Records from a collection:

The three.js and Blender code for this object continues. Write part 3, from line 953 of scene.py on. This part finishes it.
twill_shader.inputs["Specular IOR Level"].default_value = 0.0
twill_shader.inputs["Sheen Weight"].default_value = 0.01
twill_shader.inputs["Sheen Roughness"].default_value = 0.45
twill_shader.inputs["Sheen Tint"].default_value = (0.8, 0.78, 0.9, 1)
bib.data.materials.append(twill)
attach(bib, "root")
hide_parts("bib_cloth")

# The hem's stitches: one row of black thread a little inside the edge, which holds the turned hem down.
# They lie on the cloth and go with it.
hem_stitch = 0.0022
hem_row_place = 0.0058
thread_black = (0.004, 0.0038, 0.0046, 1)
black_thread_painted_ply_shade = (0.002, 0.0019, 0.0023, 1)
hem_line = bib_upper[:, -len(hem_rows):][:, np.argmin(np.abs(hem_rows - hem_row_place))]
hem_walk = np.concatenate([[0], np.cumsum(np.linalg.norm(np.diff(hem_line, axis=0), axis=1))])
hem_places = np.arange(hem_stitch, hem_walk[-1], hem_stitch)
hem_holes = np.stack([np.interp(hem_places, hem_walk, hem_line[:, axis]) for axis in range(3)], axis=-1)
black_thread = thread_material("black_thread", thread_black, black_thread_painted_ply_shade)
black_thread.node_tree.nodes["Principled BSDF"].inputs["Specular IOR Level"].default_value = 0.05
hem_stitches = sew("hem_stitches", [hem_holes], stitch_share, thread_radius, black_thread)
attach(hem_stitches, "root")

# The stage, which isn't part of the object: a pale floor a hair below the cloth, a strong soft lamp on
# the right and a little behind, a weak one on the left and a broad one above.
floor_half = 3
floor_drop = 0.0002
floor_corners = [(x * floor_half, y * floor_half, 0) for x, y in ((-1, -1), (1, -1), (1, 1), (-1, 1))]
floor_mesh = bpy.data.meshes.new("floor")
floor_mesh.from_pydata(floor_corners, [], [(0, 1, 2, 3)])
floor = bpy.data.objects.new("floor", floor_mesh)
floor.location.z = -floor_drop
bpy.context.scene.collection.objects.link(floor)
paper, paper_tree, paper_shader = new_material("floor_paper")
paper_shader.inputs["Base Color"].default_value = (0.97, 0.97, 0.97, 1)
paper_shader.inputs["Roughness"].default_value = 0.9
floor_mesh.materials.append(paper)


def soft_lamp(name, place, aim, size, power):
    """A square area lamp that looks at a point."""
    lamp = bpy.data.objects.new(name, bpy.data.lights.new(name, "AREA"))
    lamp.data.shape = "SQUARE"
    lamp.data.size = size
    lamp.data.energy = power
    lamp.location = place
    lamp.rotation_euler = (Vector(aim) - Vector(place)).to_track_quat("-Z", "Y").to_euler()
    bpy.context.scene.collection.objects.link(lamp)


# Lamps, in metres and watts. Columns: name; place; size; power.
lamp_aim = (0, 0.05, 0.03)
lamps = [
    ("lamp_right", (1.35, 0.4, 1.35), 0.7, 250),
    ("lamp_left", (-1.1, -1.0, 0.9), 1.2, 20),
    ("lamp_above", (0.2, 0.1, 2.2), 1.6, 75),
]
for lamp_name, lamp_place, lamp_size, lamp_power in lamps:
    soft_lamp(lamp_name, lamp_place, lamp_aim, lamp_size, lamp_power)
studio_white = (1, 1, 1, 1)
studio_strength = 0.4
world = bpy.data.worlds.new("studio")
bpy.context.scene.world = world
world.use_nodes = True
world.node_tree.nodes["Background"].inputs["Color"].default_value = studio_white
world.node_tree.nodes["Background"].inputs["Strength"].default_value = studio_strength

==

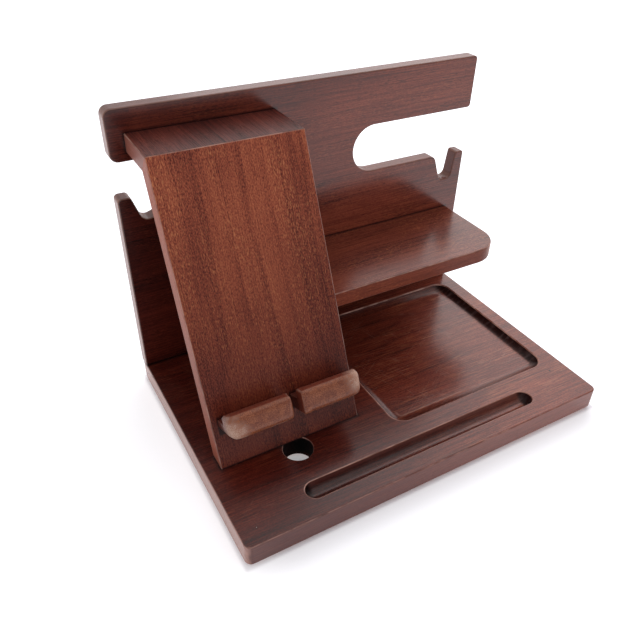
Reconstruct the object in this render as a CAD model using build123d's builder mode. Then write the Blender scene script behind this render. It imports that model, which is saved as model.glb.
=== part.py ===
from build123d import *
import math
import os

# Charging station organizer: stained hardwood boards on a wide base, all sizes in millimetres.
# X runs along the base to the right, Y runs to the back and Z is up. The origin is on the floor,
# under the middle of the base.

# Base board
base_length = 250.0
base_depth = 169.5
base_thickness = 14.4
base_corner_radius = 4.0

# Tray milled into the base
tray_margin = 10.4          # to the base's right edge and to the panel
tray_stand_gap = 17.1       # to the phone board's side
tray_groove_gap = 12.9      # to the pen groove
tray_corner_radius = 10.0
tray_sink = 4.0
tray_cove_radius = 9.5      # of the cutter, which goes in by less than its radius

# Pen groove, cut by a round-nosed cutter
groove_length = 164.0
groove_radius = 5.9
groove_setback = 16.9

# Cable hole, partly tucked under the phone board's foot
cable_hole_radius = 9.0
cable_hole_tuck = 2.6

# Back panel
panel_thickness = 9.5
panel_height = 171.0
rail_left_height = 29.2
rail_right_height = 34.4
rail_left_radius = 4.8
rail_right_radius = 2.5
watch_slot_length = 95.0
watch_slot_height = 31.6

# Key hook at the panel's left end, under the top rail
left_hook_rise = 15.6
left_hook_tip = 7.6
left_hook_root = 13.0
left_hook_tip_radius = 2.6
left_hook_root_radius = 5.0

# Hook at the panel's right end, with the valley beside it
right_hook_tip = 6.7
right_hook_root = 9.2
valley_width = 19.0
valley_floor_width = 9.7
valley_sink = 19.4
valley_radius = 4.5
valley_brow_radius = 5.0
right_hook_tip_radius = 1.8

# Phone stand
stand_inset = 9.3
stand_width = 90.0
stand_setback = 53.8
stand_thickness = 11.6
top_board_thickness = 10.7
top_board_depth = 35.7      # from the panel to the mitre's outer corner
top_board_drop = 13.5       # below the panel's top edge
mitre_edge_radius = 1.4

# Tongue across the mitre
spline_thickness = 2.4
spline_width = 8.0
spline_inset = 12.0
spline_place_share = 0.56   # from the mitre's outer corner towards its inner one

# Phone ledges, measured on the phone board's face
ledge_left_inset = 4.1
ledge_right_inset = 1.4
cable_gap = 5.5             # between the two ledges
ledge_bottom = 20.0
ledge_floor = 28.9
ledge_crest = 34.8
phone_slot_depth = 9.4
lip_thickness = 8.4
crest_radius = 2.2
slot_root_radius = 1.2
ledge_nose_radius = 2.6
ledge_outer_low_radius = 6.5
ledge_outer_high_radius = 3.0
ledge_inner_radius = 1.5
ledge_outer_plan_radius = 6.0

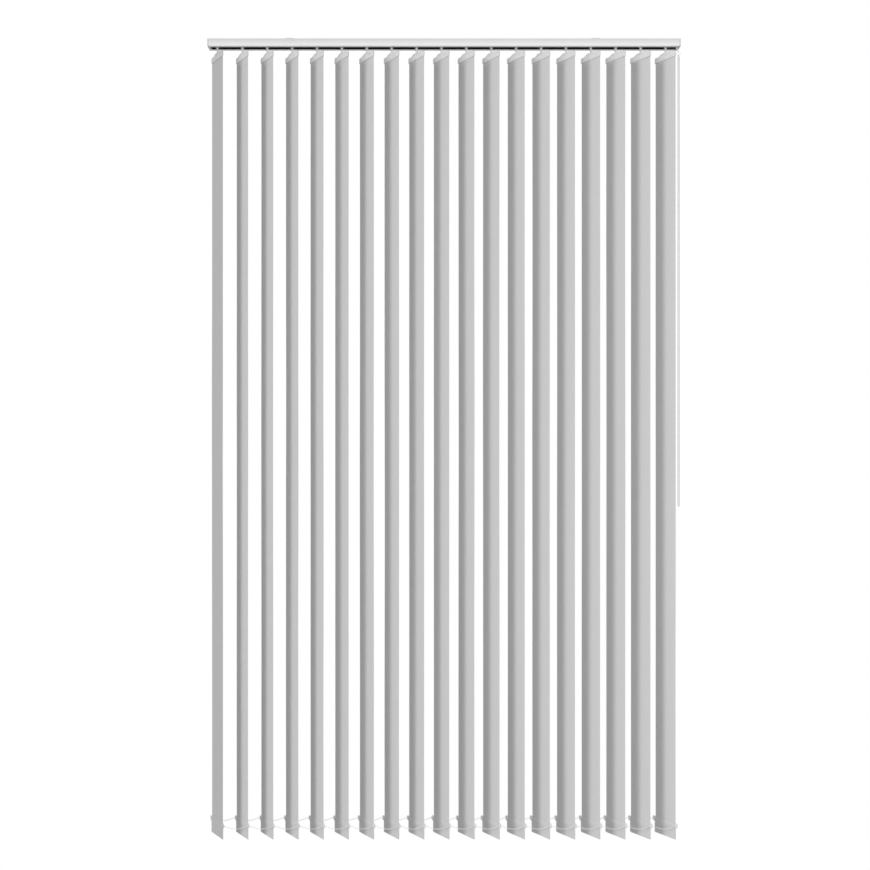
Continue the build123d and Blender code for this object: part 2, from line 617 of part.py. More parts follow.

• _Exercise brief_: Copy out the lines in which the string "Blender" appears.

• _Task response_:
The three.js and Blender code for this object continues. Write part 3, from line 953 of scene.py on. This part finishes it.
Reconstruct the object in this render as a CAD model using build123d's builder mode. Then write the Blender scene script behind this render. It imports that model, which is saved as model.glb.
Continue the build123d and Blender code for this object: part 2, from line 617 of part.py. More parts follow.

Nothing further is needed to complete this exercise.